MATERIAL -
● ● ● ● ●
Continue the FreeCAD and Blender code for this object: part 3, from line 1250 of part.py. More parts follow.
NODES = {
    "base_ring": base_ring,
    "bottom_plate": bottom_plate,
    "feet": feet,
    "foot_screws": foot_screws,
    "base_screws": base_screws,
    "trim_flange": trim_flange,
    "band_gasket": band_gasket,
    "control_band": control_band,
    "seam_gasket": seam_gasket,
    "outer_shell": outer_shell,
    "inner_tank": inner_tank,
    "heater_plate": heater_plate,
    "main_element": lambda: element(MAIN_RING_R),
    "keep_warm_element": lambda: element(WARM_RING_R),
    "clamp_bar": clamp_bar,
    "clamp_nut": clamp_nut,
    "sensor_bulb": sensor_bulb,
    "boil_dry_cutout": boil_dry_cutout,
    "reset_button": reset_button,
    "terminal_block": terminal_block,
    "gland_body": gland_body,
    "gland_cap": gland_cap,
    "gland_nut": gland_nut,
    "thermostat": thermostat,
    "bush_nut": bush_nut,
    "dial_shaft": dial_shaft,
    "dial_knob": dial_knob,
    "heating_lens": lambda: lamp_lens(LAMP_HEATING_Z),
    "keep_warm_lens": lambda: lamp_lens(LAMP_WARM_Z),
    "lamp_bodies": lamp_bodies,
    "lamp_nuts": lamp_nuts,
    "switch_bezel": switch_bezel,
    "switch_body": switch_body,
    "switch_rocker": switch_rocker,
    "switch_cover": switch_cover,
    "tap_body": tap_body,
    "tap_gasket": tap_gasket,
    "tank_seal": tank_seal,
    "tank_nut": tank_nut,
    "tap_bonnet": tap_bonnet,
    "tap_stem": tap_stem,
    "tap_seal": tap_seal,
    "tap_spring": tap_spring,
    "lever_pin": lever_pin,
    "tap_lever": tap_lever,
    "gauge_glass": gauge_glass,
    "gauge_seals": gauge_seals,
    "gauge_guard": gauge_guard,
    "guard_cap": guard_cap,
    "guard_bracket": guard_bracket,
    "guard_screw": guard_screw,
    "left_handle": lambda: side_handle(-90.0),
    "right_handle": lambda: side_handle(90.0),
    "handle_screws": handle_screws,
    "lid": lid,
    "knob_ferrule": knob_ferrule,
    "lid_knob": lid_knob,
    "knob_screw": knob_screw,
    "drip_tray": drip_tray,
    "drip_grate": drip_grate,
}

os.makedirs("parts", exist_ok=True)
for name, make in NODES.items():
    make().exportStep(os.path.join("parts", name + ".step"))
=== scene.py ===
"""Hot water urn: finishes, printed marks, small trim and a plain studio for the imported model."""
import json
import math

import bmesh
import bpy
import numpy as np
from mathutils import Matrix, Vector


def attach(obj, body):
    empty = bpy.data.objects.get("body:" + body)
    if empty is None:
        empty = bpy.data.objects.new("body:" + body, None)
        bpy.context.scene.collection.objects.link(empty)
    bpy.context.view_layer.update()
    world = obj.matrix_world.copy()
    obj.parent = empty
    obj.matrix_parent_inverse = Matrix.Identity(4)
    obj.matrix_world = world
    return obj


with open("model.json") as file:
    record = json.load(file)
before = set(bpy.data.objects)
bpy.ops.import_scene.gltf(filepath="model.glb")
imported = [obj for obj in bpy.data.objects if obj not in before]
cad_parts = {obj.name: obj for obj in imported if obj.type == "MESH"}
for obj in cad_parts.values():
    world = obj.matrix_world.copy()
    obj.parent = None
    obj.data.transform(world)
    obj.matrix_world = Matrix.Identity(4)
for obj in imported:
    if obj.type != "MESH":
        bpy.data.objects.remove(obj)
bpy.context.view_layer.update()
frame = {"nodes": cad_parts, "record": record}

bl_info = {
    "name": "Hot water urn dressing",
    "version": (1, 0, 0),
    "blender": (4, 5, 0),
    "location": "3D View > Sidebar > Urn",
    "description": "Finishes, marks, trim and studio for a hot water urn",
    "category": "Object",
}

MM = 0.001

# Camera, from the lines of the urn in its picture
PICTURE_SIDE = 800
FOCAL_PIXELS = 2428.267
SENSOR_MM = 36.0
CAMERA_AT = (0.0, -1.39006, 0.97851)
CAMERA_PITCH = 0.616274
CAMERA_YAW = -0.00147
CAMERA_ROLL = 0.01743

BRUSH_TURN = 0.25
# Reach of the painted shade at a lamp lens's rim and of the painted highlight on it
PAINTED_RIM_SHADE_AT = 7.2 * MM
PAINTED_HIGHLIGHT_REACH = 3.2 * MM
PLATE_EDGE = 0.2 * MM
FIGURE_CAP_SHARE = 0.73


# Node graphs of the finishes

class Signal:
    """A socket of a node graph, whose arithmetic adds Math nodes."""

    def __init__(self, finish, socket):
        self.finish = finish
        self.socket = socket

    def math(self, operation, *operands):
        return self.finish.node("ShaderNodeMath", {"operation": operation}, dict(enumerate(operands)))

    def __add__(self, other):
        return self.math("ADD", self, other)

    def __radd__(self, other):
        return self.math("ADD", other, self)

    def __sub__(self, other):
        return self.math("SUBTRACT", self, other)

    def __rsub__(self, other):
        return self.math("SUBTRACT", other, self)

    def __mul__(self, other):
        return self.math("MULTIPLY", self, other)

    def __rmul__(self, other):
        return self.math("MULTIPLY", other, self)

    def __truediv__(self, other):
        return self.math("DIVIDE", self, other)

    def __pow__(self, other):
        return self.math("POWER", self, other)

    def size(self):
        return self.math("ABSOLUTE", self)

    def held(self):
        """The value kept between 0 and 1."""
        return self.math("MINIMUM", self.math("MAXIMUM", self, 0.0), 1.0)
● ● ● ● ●
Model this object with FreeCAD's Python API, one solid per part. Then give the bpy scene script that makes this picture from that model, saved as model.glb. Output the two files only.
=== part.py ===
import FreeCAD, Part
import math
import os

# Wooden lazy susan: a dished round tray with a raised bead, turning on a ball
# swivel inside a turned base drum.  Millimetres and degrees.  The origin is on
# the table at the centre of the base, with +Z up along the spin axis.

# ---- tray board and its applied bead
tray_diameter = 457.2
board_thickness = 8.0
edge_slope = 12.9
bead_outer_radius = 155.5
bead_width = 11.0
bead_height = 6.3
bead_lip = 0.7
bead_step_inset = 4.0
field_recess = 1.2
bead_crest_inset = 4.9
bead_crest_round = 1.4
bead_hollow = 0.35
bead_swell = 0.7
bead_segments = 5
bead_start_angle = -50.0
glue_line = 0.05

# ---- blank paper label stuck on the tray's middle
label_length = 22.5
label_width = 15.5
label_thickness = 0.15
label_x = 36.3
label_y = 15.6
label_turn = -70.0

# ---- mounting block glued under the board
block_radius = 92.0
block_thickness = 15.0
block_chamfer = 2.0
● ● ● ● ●
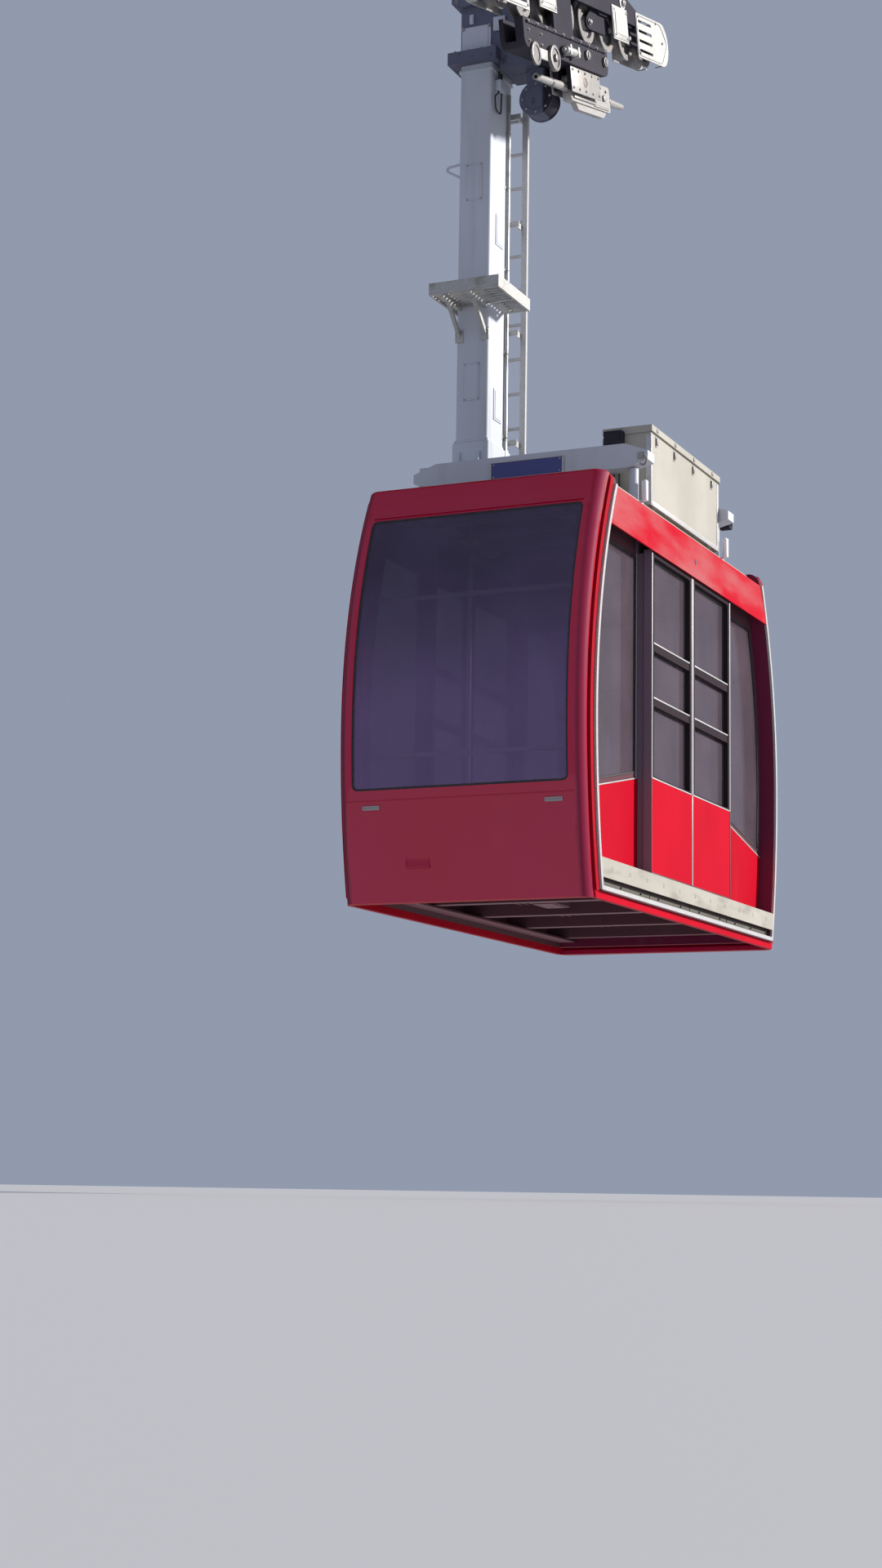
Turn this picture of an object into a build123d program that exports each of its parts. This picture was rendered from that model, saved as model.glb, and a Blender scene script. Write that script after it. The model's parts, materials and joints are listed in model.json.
● ● ● ● ●
PROBLEM DETAILS -
In the listing above, find the line containing "bpy.data.objects.remove(obj)" and the line containing "# Node graphs of the finishes", then repeat those two lines and everything between them exactly.

EXERCISE RESPONSE -
        bpy.data.objects.remove(obj)
bpy.context.view_layer.update()
frame = {"nodes": cad_parts, "record": record}

bl_info = {
    "name": "Hot water urn dressing",
    "version": (1, 0, 0),
    "blender": (4, 5, 0),
    "location": "3D View > Sidebar > Urn",
    "description": "Finishes, marks, trim and studio for a hot water urn",
    "category": "Object",
}

MM = 0.001

# Camera, from the lines of the urn in its picture
PICTURE_SIDE = 800
FOCAL_PIXELS = 2428.267
SENSOR_MM = 36.0
CAMERA_AT = (0.0, -1.39006, 0.97851)
CAMERA_PITCH = 0.616274
CAMERA_YAW = -0.00147
CAMERA_ROLL = 0.01743

BRUSH_TURN = 0.25
# Reach of the painted shade at a lamp lens's rim and of the painted highlight on it
PAINTED_RIM_SHADE_AT = 7.2 * MM
PAINTED_HIGHLIGHT_REACH = 3.2 * MM
PLATE_EDGE = 0.2 * MM
FIGURE_CAP_SHARE = 0.73


# Node graphs of the finishes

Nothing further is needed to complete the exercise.